What’s the Mimic about?
I don’t want to give away too much, but it’s about a guy, Martin, who is stuck in a bit of a dead end job, who entertains himself by mimicking the voices of famous people. And then something comes along in his personal life that changes everything for him.
It’s a very different direction for you, doing what is essentially a comedy drama. How did that come about?
It’s written by Matt Morgan, who was the head writer on VIP [Mynott’s impressions show with Morgana Robinson]. We also share the same management and basically he had the idea after seeing me corpse doing some impressions. He wrote a fantastic script, and it got picked up by Channel 4.
Did you have misgivings about taking on a role that was a bit more serious and subtle?
Not at all. Since I started on the circuit, in about 2004, I’ve always had my eye on playing many different types of roles, on trying different things.
How did you feel on your first day on set?
You’re shitting yourself! It’s like when you do the read-throughs for Channel 4, you’re alright, but by the time the sixth person has asked you if you’re nervous, you’re like “Shit! Should I be nervous?” I was fine, I’d been prepping and training endlessly, I just wanted to get everything right, I didn’t want to let anyone down. And then you turn up on set and there’s the catering trucks and the office trucks and everything, and you’re like “Oh shit!

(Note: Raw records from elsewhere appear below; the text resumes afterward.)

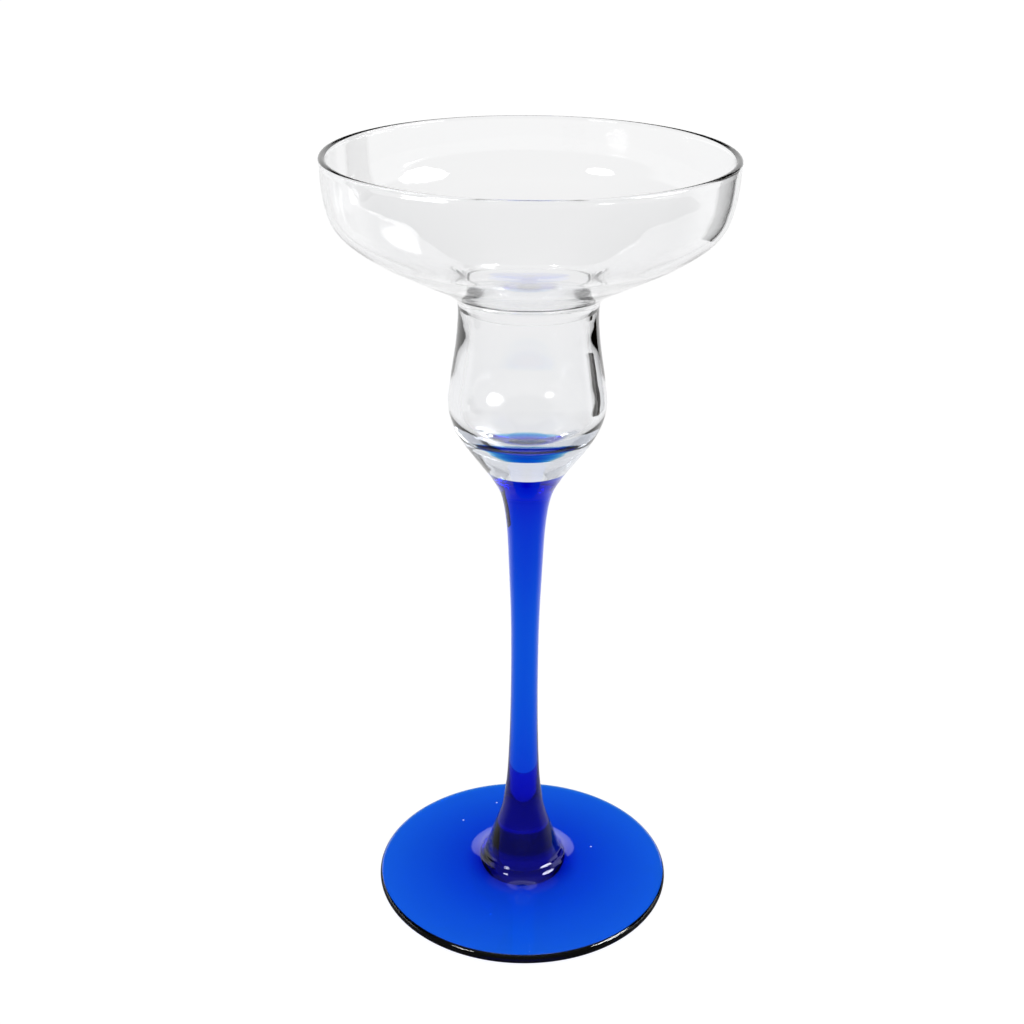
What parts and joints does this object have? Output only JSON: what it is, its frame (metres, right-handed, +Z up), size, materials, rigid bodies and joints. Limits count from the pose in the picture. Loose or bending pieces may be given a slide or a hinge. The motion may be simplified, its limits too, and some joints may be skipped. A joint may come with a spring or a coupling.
{
  "type": "glass candlestick",
  "caption": "Tall stemmed glass candlestick: clear wide drip bowl over a clear bulb-shaped candle cup, on a cobalt-blue drawn stem and round foot.",
  "frame": {"origin": "centre of the ring that the foot stands on", "axes": "+Z up the axis of the stem, from the foot to the lip of the bowl; X and Y are any two square directions, because the part is a body of revolution"},
  "size_m": [0.0974, 0.0974, 0.2022],
  "materials": {
    "cobalt_foot": "transparent cobalt-blue glass, fire-polished and glossy",
    "cobalt_stem": "transparent cobalt-blue glass, fire-polished and glossy",
    "clear_cup": "clear colourless glass, fire-polished and glossy",
    "clear_bowl": "clear colourless glass, fire-polished and glossy"
  },
  "bodies": {
    "root": {"foot": "cobalt_foot", "stem": "cobalt_stem", "candle_cup": "clear_cup", "drip_bowl": "clear_bowl"}
  },
  "joints": []
}
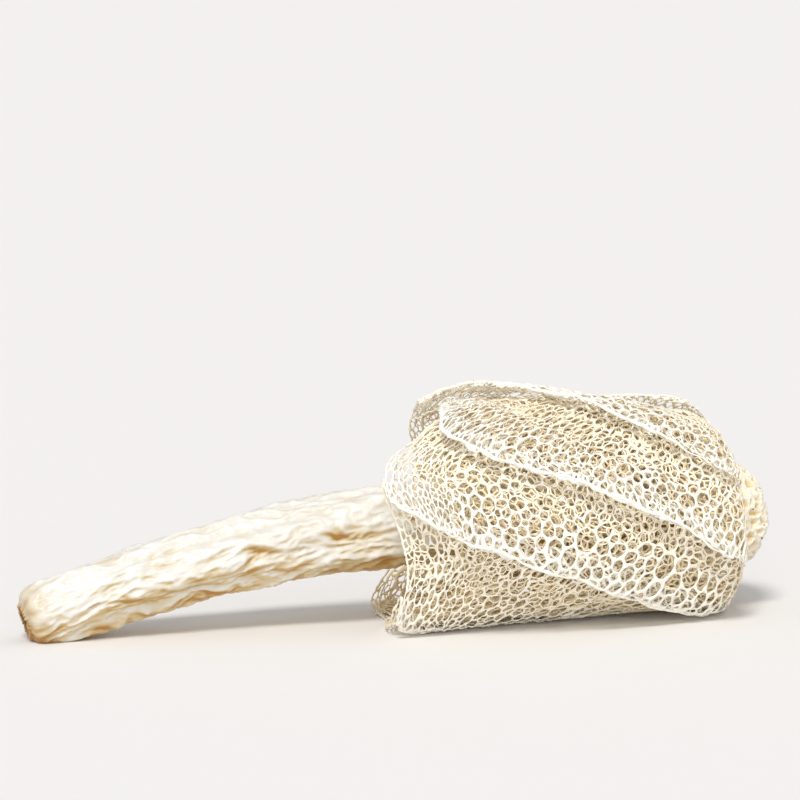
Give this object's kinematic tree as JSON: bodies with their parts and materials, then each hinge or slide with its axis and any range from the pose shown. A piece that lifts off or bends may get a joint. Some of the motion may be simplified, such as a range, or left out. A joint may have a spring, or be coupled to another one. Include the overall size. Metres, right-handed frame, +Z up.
{
  "type": "dried bamboo fungus",
  "caption": "Dried bamboo fungus lying on its side: wrinkled papery stem, wide lacy net skirt folded round its upper half, and a small pitted cap.",
  "frame": {"origin": "centre of the bounding box's bottom, on the surface that the fungus lies on", "axes": "+X along the fungus from the stem's base end to the cap, +Y away from the picture's viewer, +Z up"},
  "size_m": [0.2004, 0.0768, 0.0622],
  "materials": {
    "stem": "dry papery skin with a silky sheen, cream white, warmer amber in the creases",
    "net_skirt": "dry brittle lace, off-white strands",
    "cap": "dry pitted skin, cream ridges and amber pits"
  },
  "bodies": {
    "root": {"stem": "stem", "net_skirt": "net_skirt", "cap": "cap"}
  },
  "joints": []
}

This is mega.” I think everybody’s very nervous on their first day. It struck me that some of the best performers in it were very nervous, so I don’t think it ever leaves you.
Did you approach the job in the same way as when you’re filming a sketch show?

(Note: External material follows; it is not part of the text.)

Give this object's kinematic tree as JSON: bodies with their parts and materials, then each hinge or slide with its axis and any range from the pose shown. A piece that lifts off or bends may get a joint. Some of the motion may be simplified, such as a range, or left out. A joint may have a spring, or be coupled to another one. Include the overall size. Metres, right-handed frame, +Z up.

Not really. All the voices in the series I could already do, so there was no prepping for that, whereas with VIP it was a whole world of preparation, because we wanted a wide range of characters that no-one had done before. So VIP was a nightmare. You just lock yourself in the garage and go through them over and over and over again until you’ve got Obama right. It’s mental. For this I did a lot of prepping when I was out walking about – that’s how I learned my lines, pacing around, going out walking, acting it out, so that when you come to do it for real it’s not such a freak-out. It’s a completely different process to VIP, but equally scary.
People who have seen VIP will be expecting something that’s quite knockabout, but Martin’s a very gentle character, isn’t he?
Yes. We’re building a story. Martin is like the opposite of all those people who go on The X Factor that really shouldn’t – the people you’re only interested in watching in the first few weeks, who come on and say “Everyone says I’m brilliant, I don’t know why you think I’m crap”. I think there’s quite a contingent of performers out there who can do it, but just do stay very quiet.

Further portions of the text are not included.